マ

アメリカン・フィクションのマのレビュー・感想・評価

アメリカン・フィクション(2023年製作の映画)
4.8
この映画のあらすじを聞いた時 殆どの人は、SNSで話題になっているように、まさに「アトランタ」の様な 皮肉が効いた毒のある楽しいコメディを想像するだろうし、自分も想像した けど、この作品は全くもって違う。
主人公の繊細な日常や人生が、主人公自身の作るフィクションと、フィクションを通してマトモであることを随分前に辞めた社会によって、確実に侵食されていく様子を描く。まず「テンポの良いドタバタコメディ」だと思って見に来る観客に対し 「ゆったりとした、超個人的な家族ドラマ」を提出するマーケティングの仕掛け自体が強烈。

主人公の日常パートも"フィクション"であり、この映画も"フィクション"。複雑性や個人の苦しみを受け入れることは一切認められない 厳密に言えば「オレたちは個人の苦しみや複雑性を理解している」という、思い込みしか存在しない からフィクションによって現実も崩壊する、映画も本も崩壊してる。構成としてソレを確実に見せつけるこの映画は、あまりにも悲痛的だと思う。

繊細で複雑な現実と、醜悪で陳腐で汚いフィクション、そのフィクションに個人や他者の人生を含む現実を重ね、依存するさらに醜悪な社会。
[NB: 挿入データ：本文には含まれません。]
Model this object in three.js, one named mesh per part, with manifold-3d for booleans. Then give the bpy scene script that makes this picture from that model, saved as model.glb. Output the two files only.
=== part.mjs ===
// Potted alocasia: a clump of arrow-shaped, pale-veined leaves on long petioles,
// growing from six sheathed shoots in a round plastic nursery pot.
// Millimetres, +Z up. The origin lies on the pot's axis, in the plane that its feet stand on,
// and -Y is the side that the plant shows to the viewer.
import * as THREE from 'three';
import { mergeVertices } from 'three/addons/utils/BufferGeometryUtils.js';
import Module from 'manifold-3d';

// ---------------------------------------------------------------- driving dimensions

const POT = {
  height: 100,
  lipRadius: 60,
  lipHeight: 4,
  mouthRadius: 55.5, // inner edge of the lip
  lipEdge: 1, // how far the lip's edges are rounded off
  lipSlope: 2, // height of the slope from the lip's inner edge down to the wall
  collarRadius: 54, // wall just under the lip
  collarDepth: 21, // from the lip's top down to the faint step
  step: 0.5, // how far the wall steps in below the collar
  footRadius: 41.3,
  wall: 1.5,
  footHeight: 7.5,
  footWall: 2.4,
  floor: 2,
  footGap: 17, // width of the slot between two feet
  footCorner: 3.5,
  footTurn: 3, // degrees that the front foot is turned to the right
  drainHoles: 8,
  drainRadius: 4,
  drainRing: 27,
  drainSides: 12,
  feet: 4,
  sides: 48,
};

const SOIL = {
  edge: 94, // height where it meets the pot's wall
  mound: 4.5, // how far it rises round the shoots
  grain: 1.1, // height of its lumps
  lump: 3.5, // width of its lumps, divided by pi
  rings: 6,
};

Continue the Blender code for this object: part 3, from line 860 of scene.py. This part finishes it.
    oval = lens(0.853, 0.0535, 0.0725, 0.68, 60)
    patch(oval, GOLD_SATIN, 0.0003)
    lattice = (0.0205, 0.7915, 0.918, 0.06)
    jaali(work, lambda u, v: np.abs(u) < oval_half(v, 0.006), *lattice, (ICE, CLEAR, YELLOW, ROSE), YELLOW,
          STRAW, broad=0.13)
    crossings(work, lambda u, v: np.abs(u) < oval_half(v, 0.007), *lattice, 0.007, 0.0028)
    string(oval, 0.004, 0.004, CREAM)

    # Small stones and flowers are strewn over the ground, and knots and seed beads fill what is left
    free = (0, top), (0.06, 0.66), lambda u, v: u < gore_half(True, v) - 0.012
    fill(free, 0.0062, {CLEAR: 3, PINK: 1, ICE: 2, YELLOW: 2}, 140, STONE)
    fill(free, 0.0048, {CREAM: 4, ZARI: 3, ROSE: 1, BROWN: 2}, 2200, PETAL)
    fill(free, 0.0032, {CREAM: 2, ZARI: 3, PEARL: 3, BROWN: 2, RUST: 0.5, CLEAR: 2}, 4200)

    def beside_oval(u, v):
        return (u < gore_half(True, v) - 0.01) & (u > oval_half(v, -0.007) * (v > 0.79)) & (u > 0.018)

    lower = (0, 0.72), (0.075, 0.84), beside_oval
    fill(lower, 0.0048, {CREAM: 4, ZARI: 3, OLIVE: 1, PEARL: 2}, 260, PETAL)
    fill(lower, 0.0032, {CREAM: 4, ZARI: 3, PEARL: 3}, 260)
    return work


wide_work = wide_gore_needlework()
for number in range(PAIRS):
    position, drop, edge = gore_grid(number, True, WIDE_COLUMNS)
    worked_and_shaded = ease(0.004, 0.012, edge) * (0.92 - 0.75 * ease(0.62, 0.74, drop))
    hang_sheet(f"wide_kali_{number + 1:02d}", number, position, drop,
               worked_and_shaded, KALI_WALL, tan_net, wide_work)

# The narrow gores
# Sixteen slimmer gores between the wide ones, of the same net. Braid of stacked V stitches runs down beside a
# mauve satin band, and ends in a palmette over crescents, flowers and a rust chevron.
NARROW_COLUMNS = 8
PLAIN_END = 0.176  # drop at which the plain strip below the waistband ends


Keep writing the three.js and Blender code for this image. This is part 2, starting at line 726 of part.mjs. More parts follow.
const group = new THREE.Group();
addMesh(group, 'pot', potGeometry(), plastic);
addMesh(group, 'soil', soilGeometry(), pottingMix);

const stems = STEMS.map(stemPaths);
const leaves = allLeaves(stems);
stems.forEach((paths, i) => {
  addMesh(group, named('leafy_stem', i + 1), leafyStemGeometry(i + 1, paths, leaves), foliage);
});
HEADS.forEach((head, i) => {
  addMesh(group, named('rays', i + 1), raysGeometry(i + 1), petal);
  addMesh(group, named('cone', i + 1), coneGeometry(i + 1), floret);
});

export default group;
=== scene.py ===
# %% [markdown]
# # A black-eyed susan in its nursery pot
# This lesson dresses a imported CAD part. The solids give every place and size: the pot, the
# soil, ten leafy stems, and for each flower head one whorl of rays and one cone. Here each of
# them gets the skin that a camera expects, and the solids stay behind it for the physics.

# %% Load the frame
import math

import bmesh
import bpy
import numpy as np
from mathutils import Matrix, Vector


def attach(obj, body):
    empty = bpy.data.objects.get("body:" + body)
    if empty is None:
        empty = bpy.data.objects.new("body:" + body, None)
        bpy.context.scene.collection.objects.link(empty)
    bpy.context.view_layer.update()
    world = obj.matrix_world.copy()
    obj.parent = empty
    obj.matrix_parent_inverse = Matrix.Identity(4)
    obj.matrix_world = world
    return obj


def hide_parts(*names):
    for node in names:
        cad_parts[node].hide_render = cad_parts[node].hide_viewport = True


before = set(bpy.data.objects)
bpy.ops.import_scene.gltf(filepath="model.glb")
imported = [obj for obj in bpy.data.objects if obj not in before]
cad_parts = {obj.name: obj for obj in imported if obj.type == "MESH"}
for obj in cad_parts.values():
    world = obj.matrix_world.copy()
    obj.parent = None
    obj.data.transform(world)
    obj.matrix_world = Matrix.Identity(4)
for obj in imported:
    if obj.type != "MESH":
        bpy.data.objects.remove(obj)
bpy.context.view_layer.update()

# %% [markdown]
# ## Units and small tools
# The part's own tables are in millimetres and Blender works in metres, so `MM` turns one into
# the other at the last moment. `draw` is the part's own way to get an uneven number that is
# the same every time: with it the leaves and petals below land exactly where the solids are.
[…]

例え 元々は弱者の存在表明のようなものであったとしても、現代ではただそれぞれが、特に加害を行う側が腐って行く為の手段でしかない。
どんなに問題提起をしてるように見える作品でも所詮は現実に存在する人々を陳腐に消費する道具、「トップガン マーヴェリック」や「RRR」のような作品なんて言うまでもなく 現実を無意識に破壊する手段でしかない。"フィクションなんだから現実の事を忘れてスカッと楽しもう❗️"みたいな時代はもうずっと前に 特に9.11以降くらいから終わってる。フィクションが人を殺すというリアルこそ、無視され続けてる。

そんな地獄の中で、"白人の罪悪感を減らす為のフィクション"を書いたシンタラが言うことは アメリカ社会の中でマイノリティとして、"露骨"な作品を出し続けるアーティストのリアルと少なからず触れていると思う。求められてるモノを作って何が悪い?"黒人の可能性"と言っても、じゃあゲットーに生きるマイノリティや弱者を描き出す必要は無い?そもそもの話、白人が圧倒的に強い権力を持っているアメリカでマイノリティが"フィクション"を作ることに、本当に希望なんてあるの?何を作っても白人の免罪符にしかならないのでは?
恐らくプエルトリコ系移民のエージェントが主人公のフィクションに対して取るスタンスにも、まさにアメリカ社会における創作の地獄が垣間見える。

勿論この作品は、非当事者として、「それでも夜は明ける」や「隔たる世界の2人」を観ながら どこか他人事の様にマイノリティへの理解を示す姿を見せようとしている自分にとっても痛い訳だけど、そもそも 最早フィクションに希望を抱くことが、リアルを求めること自体が根本から崩壊してるんじゃないか とすら思えてくる。
フィクションは崩壊してるし、フィクションにおけるリアルも崩壊してる。映画も本も、本当に"リアル"な作品には苦しみ以外に何も映らない。映画鑑賞の限界。フィクションの限界。この作品が地味な家族ドラマとして作られてることは必然的。

ラスト、映画自体が文字通りその枠を飛び越えた場所で、ただ"現実"に存在するひとりに目線を向ける。この映画で本当に"リアル"として描写されるのは あの瞬間だけ。
2020年代の"フィクション"にはもうこういう道しかないんか... この作品やニモーナ、ラドゥ・ジューデのアンラッキー(以下略)みたいな作品こそが、現代の創作において唯一の良心みたいなものなのかもしれない。


...アカデミー賞で起きた事すら 多分この映画は視野に入ってたと思う。